During periods of market volatility, like we have experienced in February and March of 2020, the value of a Traditional IRA has likely decreased.  Most people who are good candidates for a Roth Conversion are several years from needing access to these funds, so likely short-term market declines may not impact their financial plan or their retirement sustainability. 

But converting a reduced value to a Roth IRA can potentially lower their tax liability compared to performing the conversion at another time, when the value of the account is higher.  Conversions can also be done in-kind.  This means that the retirement savings can remain invested, without fear of missing a potential recovery, while capturing the future tax benefit of the Roth IRA.

It also may make sense to look more closely at Roth conversions in the window between retirement and when taxable income may increase due to Social Security, Pension and/or Required Minimum Distributions.  This is a period when taxable income may be much lower than in working years, and if so any taxable income from the conversion would be taxed at lower rates than just a year or two prior.  Again, reducing the cost of the Roth conversion (i.e. the tax liability) is the name of the game.  The entire tax-deferred account also does not have to be converted all at once.  Your tax advisor can assist you with determining an appropriate amount to convert each year.

Whether during periods of stock market volatility or when tax rates are much lower, the strategy of Roth conversions may deserve a second look.

This information is not intended as tax, legal, investment, or retirement advice or recommendations. No strategy assures success or protects against loss. Investing involves risk including loss of principal.

IRA account owners should consider the tax ramifications, age and income restrictions in regard to executing a conversion from a Traditional IRA to a Roth IRA.
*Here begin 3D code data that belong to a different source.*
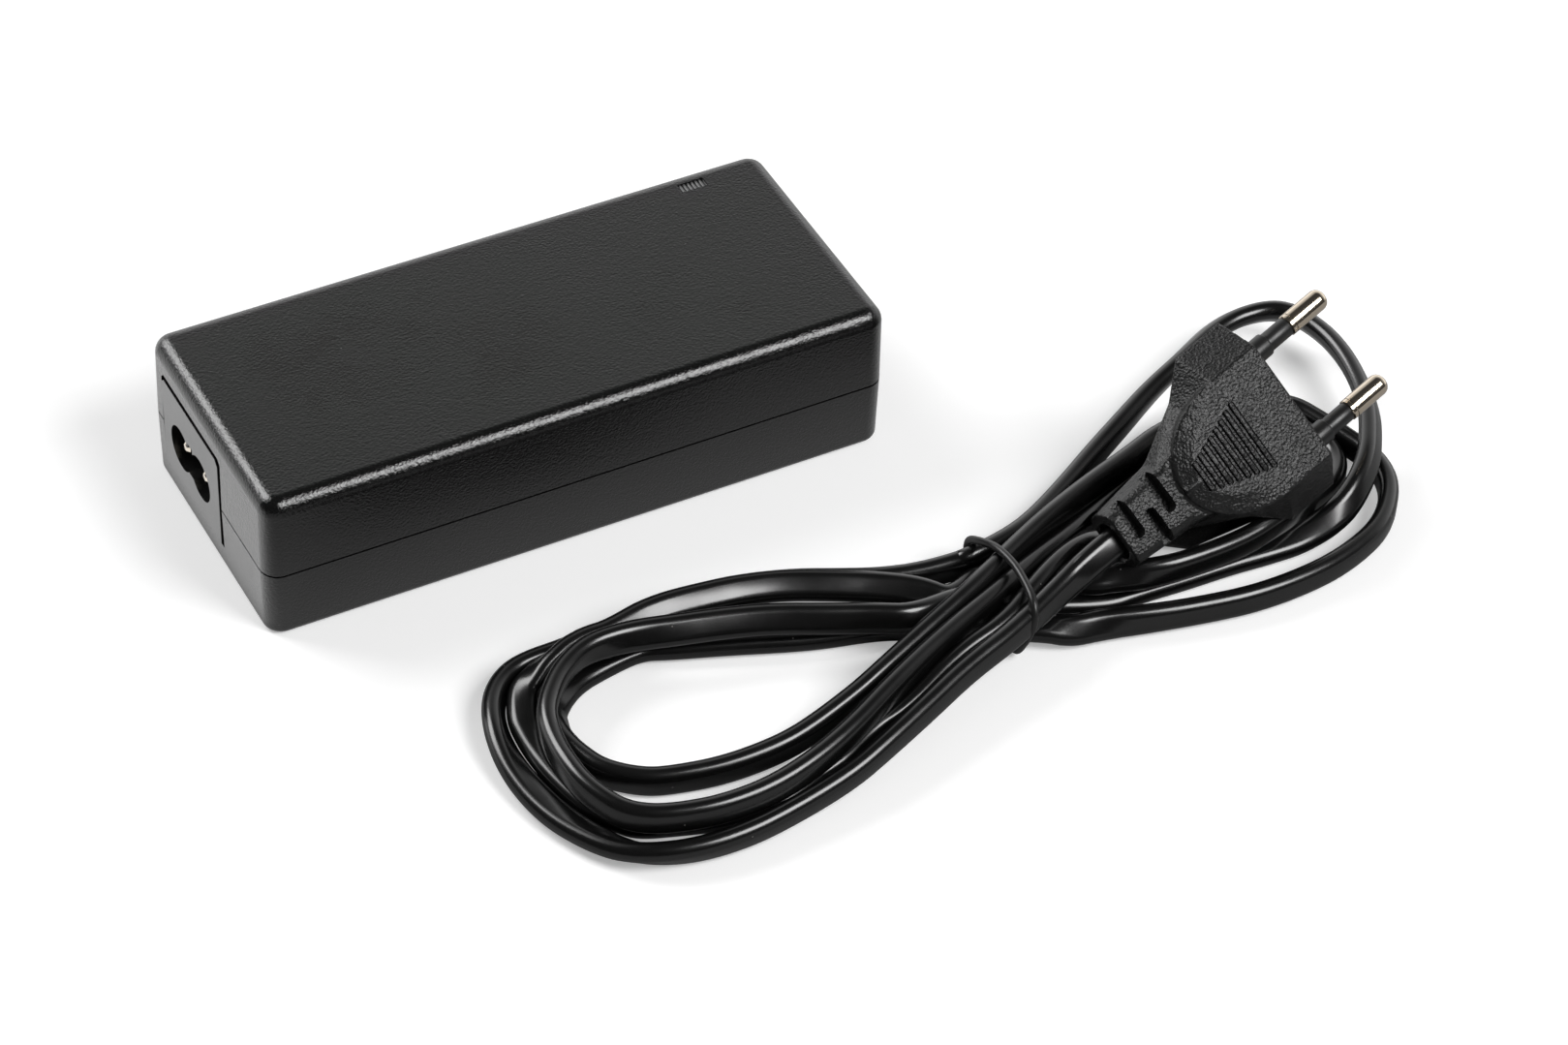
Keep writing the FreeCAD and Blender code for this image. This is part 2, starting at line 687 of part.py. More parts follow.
def make_choke():
    """A ferrite ring on edge with two windings, each round a part of it."""
    middle = f"({BOARD_TOP} + choke_outer + choke_wire - winding_gap)"
    grown = "(choke_wire + winding_gap)"

    def ring(name, extra):
        width = f"(choke_width + 2 * {extra})"
        start = f"choke_x - {width} / 2"
        disc = cylinder(name + "_disc", f"choke_outer + {extra}", width, start, "choke_y", middle, "x")
        hole = cylinder(name + "_hole", f"choke_inner - {extra}", f"{width} + 2", f"{start} - 1", "choke_y", middle,
                        "x")
        return cut(name, disc, hole)

    piece(ring("choke_ring", "0"), "choke_core")
    band = box("choke_band", "choke_width + 4 * choke_wire", "choke_part", "4 * choke_outer", "choke_x", "choke_y",
               f"{middle} - 2 * choke_outer")
    piece(cut("choke_windings_solid", ring("choke_wound", grown), ring("choke_bed", "winding_gap"), band),
          "choke_windings")


def make_mains_parts():
    """The small parts between the inlet and the rectifier."""
    piece(box("film_box", "film_box_length", "film_box_width", "film_box_height", "film_box_x", "film_box_y",
              BOARD_TOP), "x_capacitor")
    piece(cylinder("fuse_tube", "fuse_radius", "fuse_length", "fuse_x", "fuse_start", f"{BOARD_TOP} + fuse_radius",
                   "y"), "mains_fuse")
    piece(cylinder("surge_disc", "surge_radius", "surge_thickness", "film_box_x", "surge_y",
                   f"{BOARD_TOP} + surge_radius", "x"), "surge_absorber")
    piece(box("bridge_block", "bridge_depth", "bridge_width", "bridge_height", "bridge_x", "bridge_y", BOARD_TOP),
          "bridge_rectifier")
    piece(cylinder("safety_disc", "safety_radius", "safety_thickness", "safety_x", "safety_y",
                   f"{BOARD_TOP} + safety_radius", "x"), "y_capacitor")
    piece(box("isolator_block", "isolator_length", "isolator_width", "isolator_height", "isolator_x", "isolator_y",
              BOARD_TOP), "optocoupler")


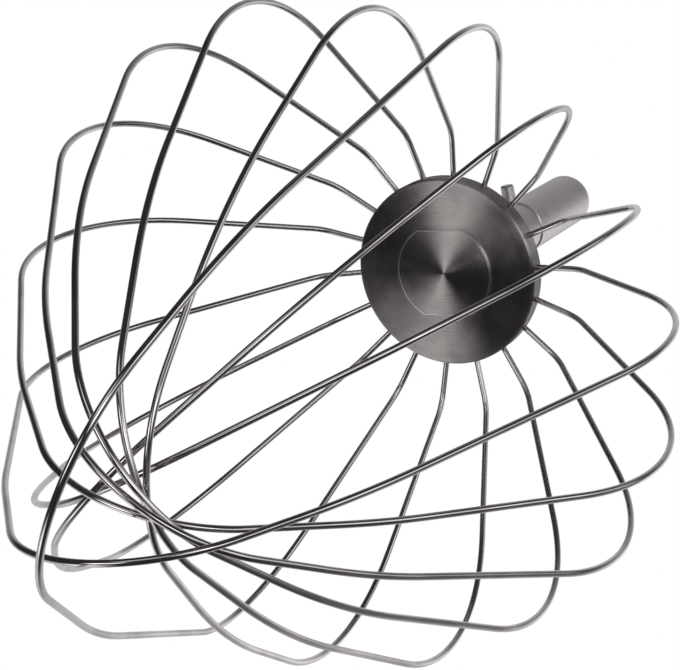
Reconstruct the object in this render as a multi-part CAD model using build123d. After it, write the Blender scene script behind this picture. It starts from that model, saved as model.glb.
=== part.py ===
from build123d import *
import math
import os

# Wire whisk for a planetary stand mixer: nine wire loops, a turned hub, a shank and a cross pin.
# Millimetres. The origin is on the axis, in the middle of the stretch of shank that the socket grips.
# +Z runs along the axis towards the shank's free end, and the cross pin lies along Y.

# Shank and cross pin
shank_radius = 6.0
shank_end_z = 17.5
shank_end_round = 3.0
relief_radius = 5.75
relief_top_z = -14.5
shank_foot_chamfer = 0.5
pin_radius = 1.5
pin_length = 21.0
pin_z = -16.5
pin_end_chamfer = 0.3

# Hub body, from the front rim to the neck round the shank
rim_radius = 20.0
rim_z = -55.1
rim_thickness = 4.4
rim_chamfer = 0.4
face_crown = 0.2
neck_radius = 9.0
neck_top_z = -42.0
neck_chamfer = 0.5

# Hub cap: a raised boss with two spanner flats on a stem that plugs the hub's front bore
boss_radius = 10.7
boss_height = 0.5
boss_chamfer = 0.3
boss_across_flats = 18.2
boss_turn = 6.0
stem_radius = 8.0
stem_length = 2.2
seat_ring = 0.5

# Wire loops: corners of the even loop. The bend is given by radius and depth below the plane of the
# wire roots, shoulders and knees by their distance from the axis and their rise above the tip.
loop_count = 9
wire_radius = 0.6
root_radius = 18.0
root_z = -52.0
wire_end_radius = 12.5
first_loop_angle = -96.0
bend_at = (30.0, 2.5)
shoulder_half = 72.5
shoulder_rise = 98.5
knee_half = 39.0
knee_rise = 38.0
tip_depth = 145.5
bend_radius = 9.0
shoulder_radius = 40.0
knee_radius = 110.0
tip_radius = 26.0
knee_follow = 0.6

# How use has bent each loop away from the even one. lean is in degrees, the rest in millimetres:
# lean tips the loop's plane, sway moves its tip along the plane, reach makes it deeper,
# spread widens the shoulders, skew lowers one shoulder and lifts the other, and fill widens the knees.
bent_loops = [
    dict(lean=4.0, sway=1.0, reach=2.5, spread=1.5, skew=2.5, fill=-0.5),
    dict(lean=2.5, sway=-1.5, reach=-8.0, spread=-1.0, skew=-5.0, fill=0.0),
    dict(lean=2.8, sway=14.0, reach=35.0, spread=-2.0, skew=-4.5, fill=-1.0),
    dict(lean=-0.2, sway=-10.0, reach=-9.5, spread=0.0, skew=-0.5, fill=3.0),
    dict(lean=1.0, sway=-5.0, reach=-12.0, spread=7.5, skew=15.5, fill=4.5),
    dict(lean=3.0, sway=6.5, reach=20.0, spread=-1.0, skew=-7.5, fill=-5.0),
    dict(lean=1.0, sway=4.5, reach=1.5, spread=5.0, skew=1.0, fill=-3.5),
    dict(lean=-3.0, sway=9.0, reach=10.5, spread=2.5, skew=0.5, fill=-3.0),
    dict(lean=-4.4, sway=0.0, reach=7.5, spread=0.0, skew=0.0, fill=-0.5),
]

# Clearances
press_gap = 0.02
wire_gap = 0.05

pin_bore_radius = pin_radius + press_gap
relief_bore_radius = relief_radius + press_gap
face_z = rim_z - face_crown
recess_floor_z = face_z + stem_length + press_gap
rim_back_z = rim_z + rim_thickness
seat_radius = boss_radius + seat_ring
wire_slope = bend_at[1] / (bend_at[0] - root_radius)
wire_end_depth = -(root_radius - wire_end_radius) * wire_slope
from_base = (Align.CENTER, Align.CENTER, Align.MIN)


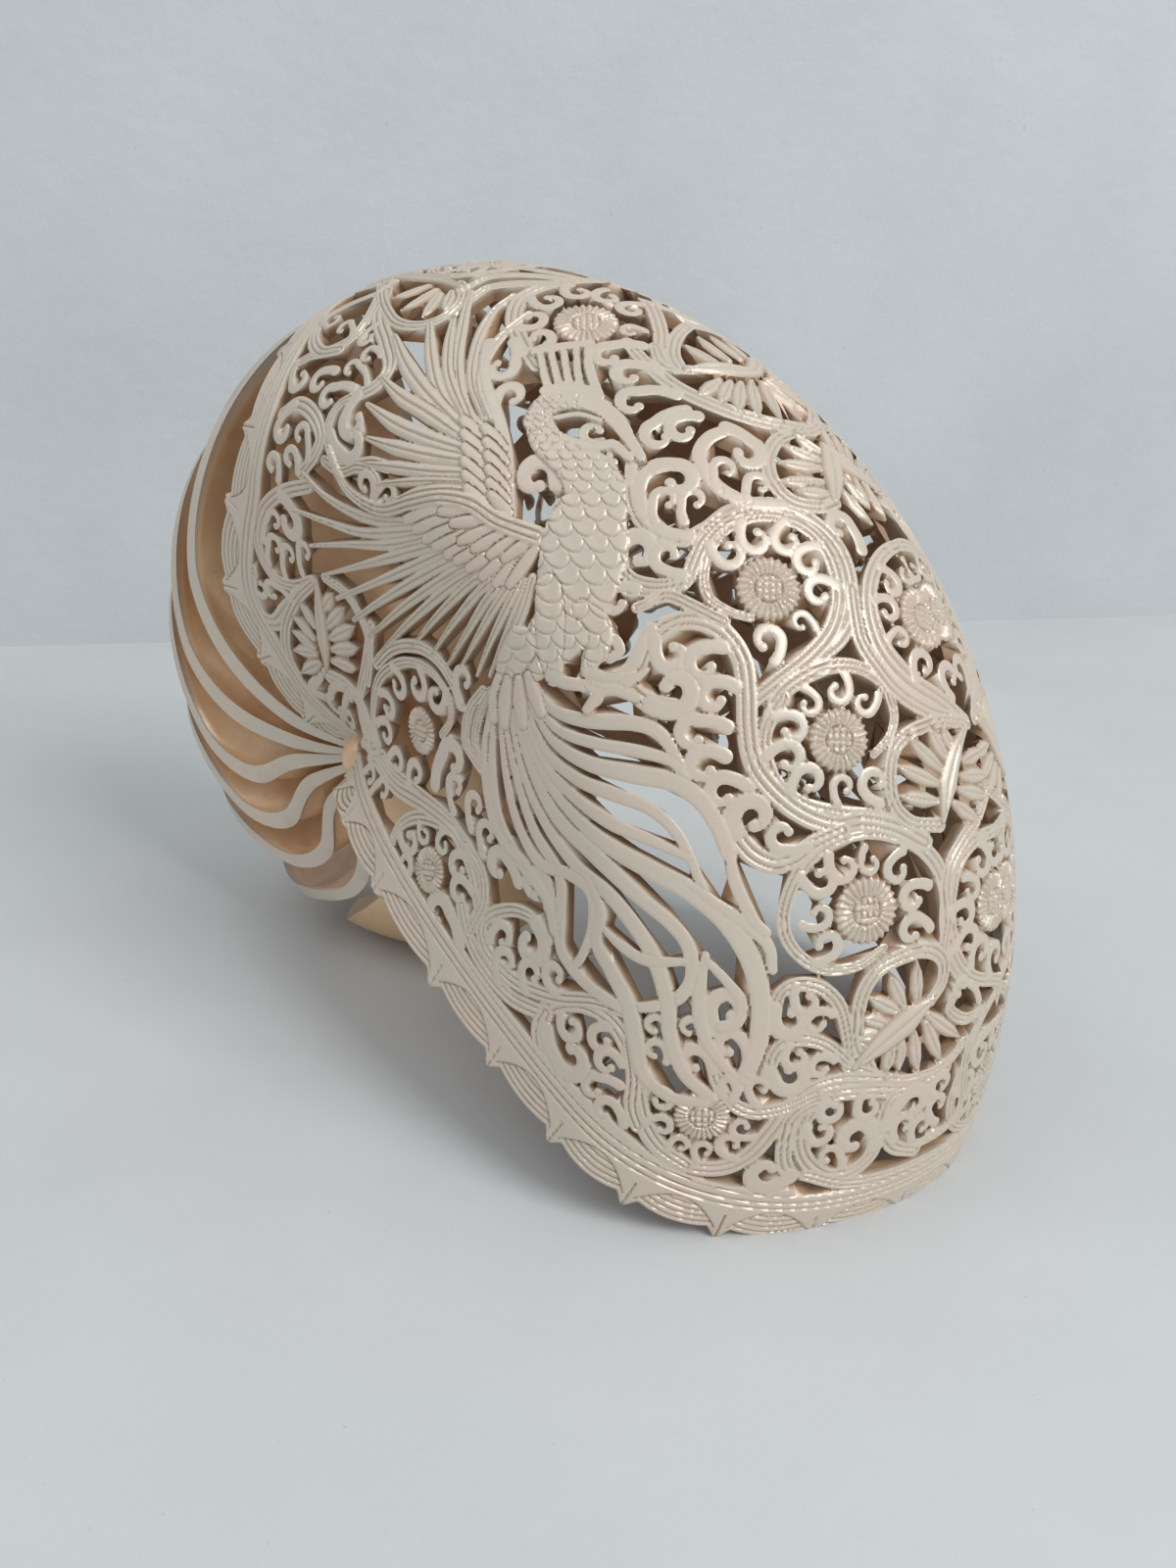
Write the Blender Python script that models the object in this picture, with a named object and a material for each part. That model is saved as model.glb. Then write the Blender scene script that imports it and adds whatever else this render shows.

The Roth IRA offers tax deferral on any earnings in the account. Withdrawals from the account may be tax free, as long as they are considered qualified. Limitations and restrictions may apply. Withdrawals prior to age 59 ½ or prior to the account being opened for 5 years, whichever is later, may result in a 10% IRS penalty tax. Future tax laws can change at any time and may impact the benefits of Roth IRAs. Their tax treatment may change.